Trading platform Filmmart, headed by veteran sales executive Pascal Diot, is expanding this year with new exhibition booths and international partnerships. At the centre of Filmmart is digital video library the Cinetech, which enables buyers to view films, contact sales agents and check available territories. Around 130 of the 161 films in this year’s DIFF selection are screening in the Cinetech, along with titles from the Gulf Film Festival and sales companies with films at DIFF.
Filmmart has also signed up several partners to screen films in the Cinetech, including the Venice Film Festival, where Diot also heads the new market, the Annecy animation festival and the Arab Fund for Arts and Culture (AFAC).
Several documentaries that screened in Filmmart last year managed to secure distribution, including Simon El Habre’s Gate No 5, which was picked up by Germany’s MEC Film, and Uncle Nashaat, which was acquired by broadcaster Al Arabiya. Lebanon’s MC Distribution acquired both Gate No 5 and Sector Zero, while Circuit Empire bought two feature films — Taxi Ballad and Beirut Hotel — for all Middle East rights.

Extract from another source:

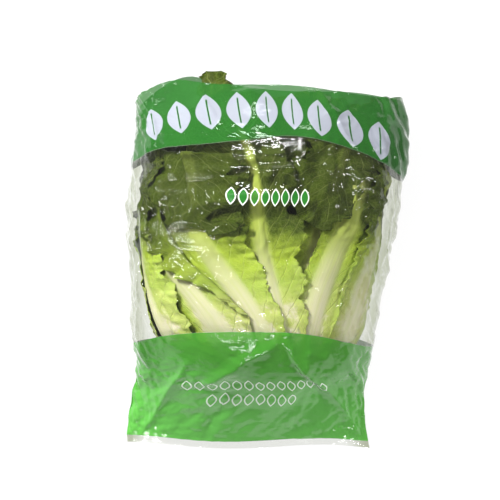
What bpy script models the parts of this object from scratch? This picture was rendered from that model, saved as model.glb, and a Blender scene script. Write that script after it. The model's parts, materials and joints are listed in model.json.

However, many Arab films are still not connecting with distributors. Recognising this, DIFF is exploring other avenues for boosting distribution. Last year DFM announced a distribution award to support buyers who pick up Arab films, although this is now being rolled into a larger initiative, details of which are being worked out. DIFF is also hosting a meeting of a new south Mediterranean distribution network organised by Euromed during the festival.
“The problem is that distributors in the region hardly know each other,” says Diot. “This network aims to exchange information and gather distributors in the Middle East to lobby governments to support the distribution of films.”